> [Task]
Reproduce the material in full, unchanged.
::::
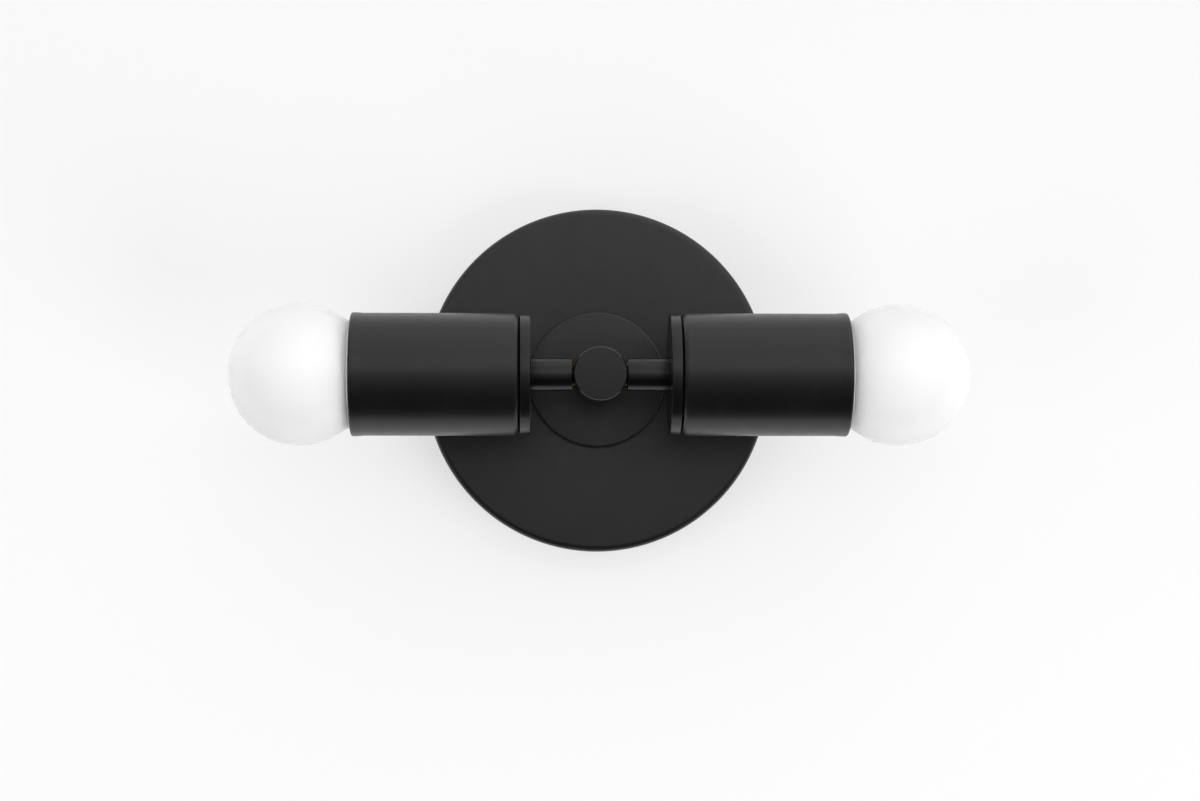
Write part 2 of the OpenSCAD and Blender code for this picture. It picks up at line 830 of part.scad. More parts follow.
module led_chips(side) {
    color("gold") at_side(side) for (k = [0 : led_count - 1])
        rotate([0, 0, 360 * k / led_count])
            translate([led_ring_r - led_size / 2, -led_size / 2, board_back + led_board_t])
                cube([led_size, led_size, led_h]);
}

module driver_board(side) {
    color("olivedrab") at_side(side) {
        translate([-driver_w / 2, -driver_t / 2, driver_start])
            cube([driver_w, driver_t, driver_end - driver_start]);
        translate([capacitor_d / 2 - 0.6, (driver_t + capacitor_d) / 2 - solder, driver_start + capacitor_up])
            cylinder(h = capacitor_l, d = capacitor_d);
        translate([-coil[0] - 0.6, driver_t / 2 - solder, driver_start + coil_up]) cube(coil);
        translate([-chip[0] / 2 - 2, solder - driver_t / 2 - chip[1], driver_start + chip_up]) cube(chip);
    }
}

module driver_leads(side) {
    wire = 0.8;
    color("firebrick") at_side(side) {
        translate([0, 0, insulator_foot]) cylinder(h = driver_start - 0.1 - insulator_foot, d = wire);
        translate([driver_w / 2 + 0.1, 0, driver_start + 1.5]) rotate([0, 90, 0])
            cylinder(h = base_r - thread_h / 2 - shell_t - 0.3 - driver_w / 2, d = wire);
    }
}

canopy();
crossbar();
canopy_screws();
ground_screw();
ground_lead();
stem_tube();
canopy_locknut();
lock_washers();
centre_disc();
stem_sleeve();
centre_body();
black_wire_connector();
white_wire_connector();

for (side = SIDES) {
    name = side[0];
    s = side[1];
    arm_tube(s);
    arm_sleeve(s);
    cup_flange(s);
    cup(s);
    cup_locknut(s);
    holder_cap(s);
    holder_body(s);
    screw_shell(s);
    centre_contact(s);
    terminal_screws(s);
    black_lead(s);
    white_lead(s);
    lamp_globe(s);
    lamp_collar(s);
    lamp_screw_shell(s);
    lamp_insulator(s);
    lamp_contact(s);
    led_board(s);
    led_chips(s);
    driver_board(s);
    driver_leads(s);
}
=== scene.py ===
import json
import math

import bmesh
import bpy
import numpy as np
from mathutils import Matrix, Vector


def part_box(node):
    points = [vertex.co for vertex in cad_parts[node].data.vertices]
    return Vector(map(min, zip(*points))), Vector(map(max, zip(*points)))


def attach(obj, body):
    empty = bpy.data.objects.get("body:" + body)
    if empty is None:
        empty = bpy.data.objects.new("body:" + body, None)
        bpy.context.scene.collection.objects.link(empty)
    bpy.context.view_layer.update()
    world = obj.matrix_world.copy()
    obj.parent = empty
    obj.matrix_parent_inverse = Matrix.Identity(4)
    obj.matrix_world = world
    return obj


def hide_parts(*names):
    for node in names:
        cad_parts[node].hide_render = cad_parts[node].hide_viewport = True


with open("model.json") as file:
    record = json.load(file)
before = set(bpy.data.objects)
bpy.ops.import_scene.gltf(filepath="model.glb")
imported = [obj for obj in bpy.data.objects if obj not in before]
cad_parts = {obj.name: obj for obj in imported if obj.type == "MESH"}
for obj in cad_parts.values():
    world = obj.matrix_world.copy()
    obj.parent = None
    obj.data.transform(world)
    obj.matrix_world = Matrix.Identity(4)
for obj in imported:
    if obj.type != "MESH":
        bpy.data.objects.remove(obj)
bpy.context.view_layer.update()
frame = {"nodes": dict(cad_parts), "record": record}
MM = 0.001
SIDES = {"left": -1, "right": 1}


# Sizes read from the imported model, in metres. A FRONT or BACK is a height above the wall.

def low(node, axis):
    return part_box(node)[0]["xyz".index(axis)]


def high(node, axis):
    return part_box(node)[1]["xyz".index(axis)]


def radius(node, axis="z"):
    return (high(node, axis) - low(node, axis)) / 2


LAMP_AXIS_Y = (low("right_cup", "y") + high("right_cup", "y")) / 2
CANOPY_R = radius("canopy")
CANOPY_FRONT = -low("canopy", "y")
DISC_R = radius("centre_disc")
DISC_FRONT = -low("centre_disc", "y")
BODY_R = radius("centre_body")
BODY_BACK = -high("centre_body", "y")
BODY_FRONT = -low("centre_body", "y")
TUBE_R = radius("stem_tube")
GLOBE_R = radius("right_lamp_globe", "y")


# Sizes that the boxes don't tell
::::
> [Written solution]
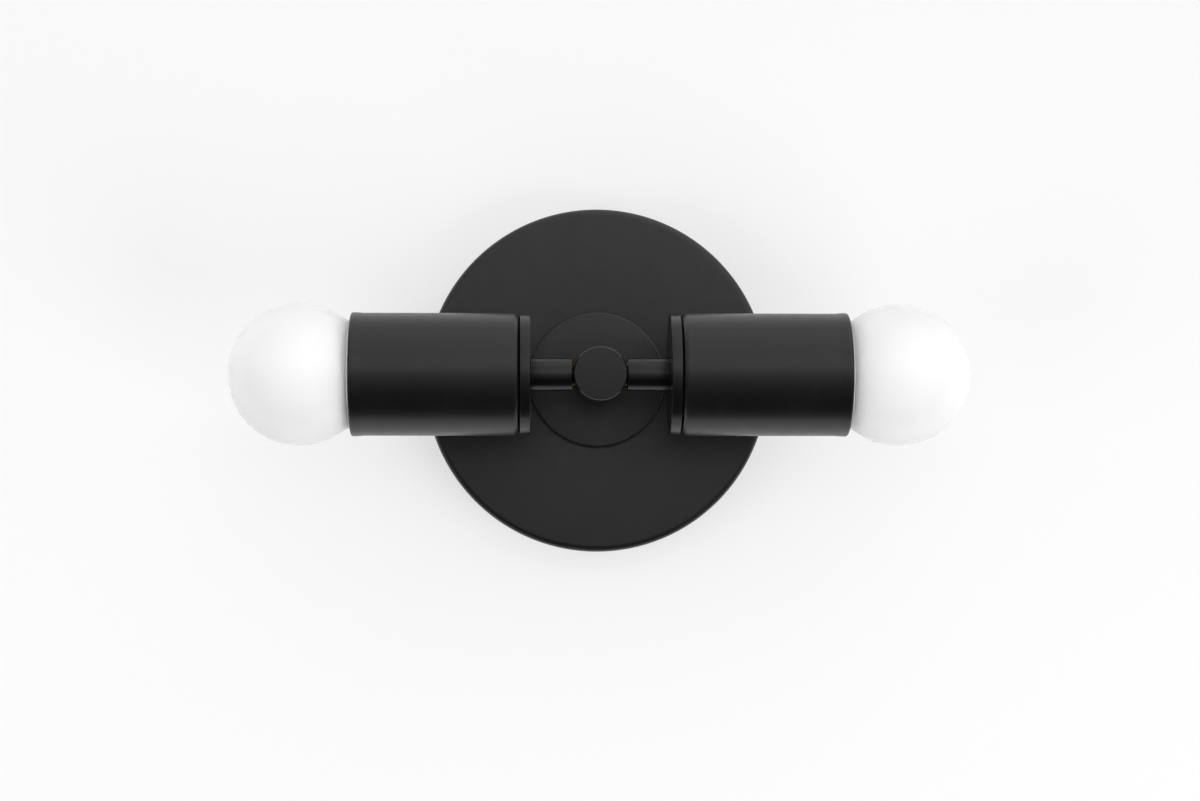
Write part 2 of the OpenSCAD and Blender code for this picture. It picks up at line 830 of part.scad. More parts follow.
module led_chips(side) {
    color("gold") at_side(side) for (k = [0 : led_count - 1])
        rotate([0, 0, 360 * k / led_count])
            translate([led_ring_r - led_size / 2, -led_size / 2, board_back + led_board_t])
                cube([led_size, led_size, led_h]);
}

module driver_board(side) {
    color("olivedrab") at_side(side) {
        translate([-driver_w / 2, -driver_t / 2, driver_start])
            cube([driver_w, driver_t, driver_end - driver_start]);
        translate([capacitor_d / 2 - 0.6, (driver_t + capacitor_d) / 2 - solder, driver_start + capacitor_up])
            cylinder(h = capacitor_l, d = capacitor_d);
        translate([-coil[0] - 0.6, driver_t / 2 - solder, driver_start + coil_up]) cube(coil);
        translate([-chip[0] / 2 - 2, solder - driver_t / 2 - chip[1], driver_start + chip_up]) cube(chip);
    }
}

module driver_leads(side) {
    wire = 0.8;
    color("firebrick") at_side(side) {
        translate([0, 0, insulator_foot]) cylinder(h = driver_start - 0.1 - insulator_foot, d = wire);
        translate([driver_w / 2 + 0.1, 0, driver_start + 1.5]) rotate([0, 90, 0])
            cylinder(h = base_r - thread_h / 2 - shell_t - 0.3 - driver_w / 2, d = wire);
    }
}

canopy();
crossbar();
canopy_screws();
ground_screw();
ground_lead();
stem_tube();
canopy_locknut();
lock_washers();
centre_disc();
stem_sleeve();
centre_body();
black_wire_connector();
white_wire_connector();

for (side = SIDES) {
    name = side[0];
    s = side[1];
    arm_tube(s);
    arm_sleeve(s);
    cup_flange(s);
    cup(s);
    cup_locknut(s);
    holder_cap(s);
    holder_body(s);
    screw_shell(s);
    centre_contact(s);
    terminal_screws(s);
    black_lead(s);
    white_lead(s);
    lamp_globe(s);
    lamp_collar(s);
    lamp_screw_shell(s);
    lamp_insulator(s);
    lamp_contact(s);
    led_board(s);
    led_chips(s);
    driver_board(s);
    driver_leads(s);
}
=== scene.py ===
import json
import math

import bmesh
import bpy
import numpy as np
from mathutils import Matrix, Vector


def part_box(node):
    points = [vertex.co for vertex in cad_parts[node].data.vertices]
    return Vector(map(min, zip(*points))), Vector(map(max, zip(*points)))


def attach(obj, body):
    empty = bpy.data.objects.get("body:" + body)
    if empty is None:
        empty = bpy.data.objects.new("body:" + body, None)
        bpy.context.scene.collection.objects.link(empty)
    bpy.context.view_layer.update()
    world = obj.matrix_world.copy()
    obj.parent = empty
    obj.matrix_parent_inverse = Matrix.Identity(4)
    obj.matrix_world = world
    return obj


def hide_parts(*names):
    for node in names:
        cad_parts[node].hide_render = cad_parts[node].hide_viewport = True


with open("model.json") as file:
    record = json.load(file)
before = set(bpy.data.objects)
bpy.ops.import_scene.gltf(filepath="model.glb")
imported = [obj for obj in bpy.data.objects if obj not in before]
cad_parts = {obj.name: obj for obj in imported if obj.type == "MESH"}
for obj in cad_parts.values():
    world = obj.matrix_world.copy()
    obj.parent = None
    obj.data.transform(world)
    obj.matrix_world = Matrix.Identity(4)
for obj in imported:
    if obj.type != "MESH":
        bpy.data.objects.remove(obj)
bpy.context.view_layer.update()
frame = {"nodes": dict(cad_parts), "record": record}
MM = 0.001
SIDES = {"left": -1, "right": 1}


# Sizes read from the imported model, in metres. A FRONT or BACK is a height above the wall.

def low(node, axis):
    return part_box(node)[0]["xyz".index(axis)]


def high(node, axis):
    return part_box(node)[1]["xyz".index(axis)]


def radius(node, axis="z"):
    return (high(node, axis) - low(node, axis)) / 2


LAMP_AXIS_Y = (low("right_cup", "y") + high("right_cup", "y")) / 2
CANOPY_R = radius("canopy")
CANOPY_FRONT = -low("canopy", "y")
DISC_R = radius("centre_disc")
DISC_FRONT = -low("centre_disc", "y")
BODY_R = radius("centre_body")
BODY_BACK = -high("centre_body", "y")
BODY_FRONT = -low("centre_body", "y")
TUBE_R = radius("stem_tube")
GLOBE_R = radius("right_lamp_globe", "y")


# Sizes that the boxes don't tell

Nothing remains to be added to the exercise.